During Joe Biden’s lengthy press conference today, the subject of a possible Russian military action against Ukraine came up. Asked what his response to such an action would be, Biden said Russia would be “held accountable,” a meaningless phrase.
He added that our response will depend on the scope of a Russian invasion:
I think what you’re going to see is that Russia will be held accountable if it invades, and it depends on what it does. It’s one thing if it’s a minor incursion and we end up having to fight about what to do and not to do. But if they actually do what they’re capable of doing with the forces amassed on the border, it is going to be a disaster for Russia if they further invade Ukraine.

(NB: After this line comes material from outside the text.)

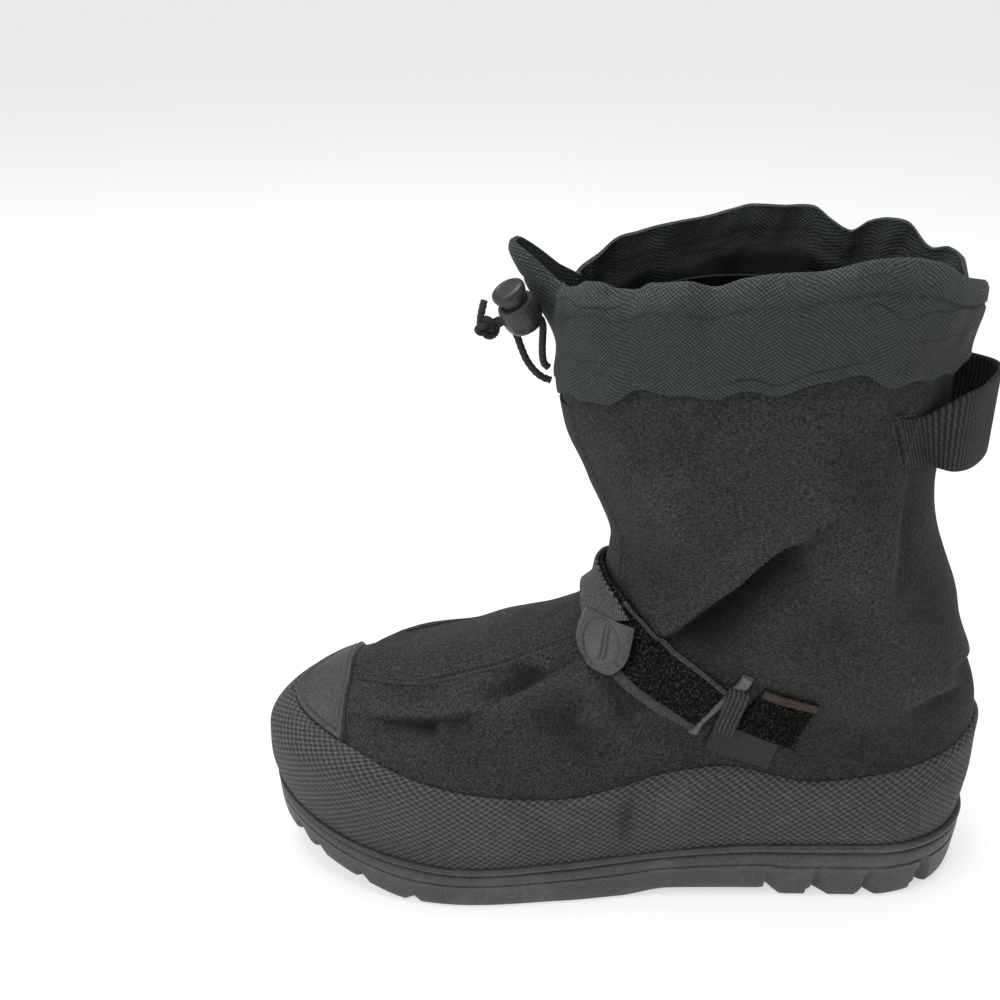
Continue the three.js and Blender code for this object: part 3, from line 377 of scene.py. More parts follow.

“Fight about what to do” with whom? Our NATO allies.
As Biden later explained:
The serious imposition of sanctions relative to dollar transactions and other things are things that are going to have a negative impact on the United States and a negative impact on the economies of Europe as well. So I’ve got to make sure everybody’s on the same page as we move along.
It’s very important that we keep everyone in NATO on the same page. That’s what I’m spending a lot of time doing, and there are differences. There are differences in NATO as to what countries are willing to do, depending on what happens.
But earlier, when the subject of Ukraine first came up, Biden said NATO is united on how to respond to a Russian military action against its neighbor.
The initial response basically tells Russia that if it limits its invasion, it won’t face severe consequences. The follow-up tells Russia that NATO isn’t united on how to respond to Russian aggression against Ukraine.
Presidents shouldn’t be telling our adversaries that limited aggression against our allies is basically okay. Nor should they be conceding the weakness of our major alliance.
One potential defense of what Biden said might be that Russia already knows NATO is divided on the matter of Ukraine and already understands that our response to a limited incursion wouldn’t be severe. Maybe Biden sees a limited incursion as the best case scenario that’s realistic at this point, and was encouraging Russia to limit itself to such an action.
But I don’t think that defense works. Otherwise, why did the White House feel the need to clean up after Biden?
Jen Psaki handled that thankless task. She said:
President Biden has been clear with the Russian President: If any Russian military forces move across the Ukrainian border, that’s a renewed invasion, and it will be met with a swift, severe, and united response from the United States and our Allies.
But Psaki had to say this precisely because Biden wasn’t clear — or, to be more accurate, was pretty clear that our response to a limited move of Russian forces would be limited.
That’s certainly how Ukraine viewed Biden’s statement. CNN reports:
One [Ukraine official] told CNN’s Matthew Chance he was “shocked that the US President Biden would distinguish between incursion and invasion” and suggest that a minor incursion would not trigger sanctions. “This gives the green light to Putin to enter Ukraine at his pleasure,” the official added, claiming he’d never heard any nuance like this from the US administration before.
“Kyiv is stunned,” he said, referring to the Ukrainian government.
Presumably, Moscow heard what Kyiv did.
Perhaps I should also note that when Biden said Russia “will be held accountable,” he was looking down, obviously reading. When he added the part about “a minor incursion,” he had looked up. Thus, Biden may well have gone off-script, as Psaki’s cleanup attempt suggests he did. So too, when Biden, after earlier talking up NATO unity, later talked it down.
Vladimir Putin must be pleased to know what Biden really thinks.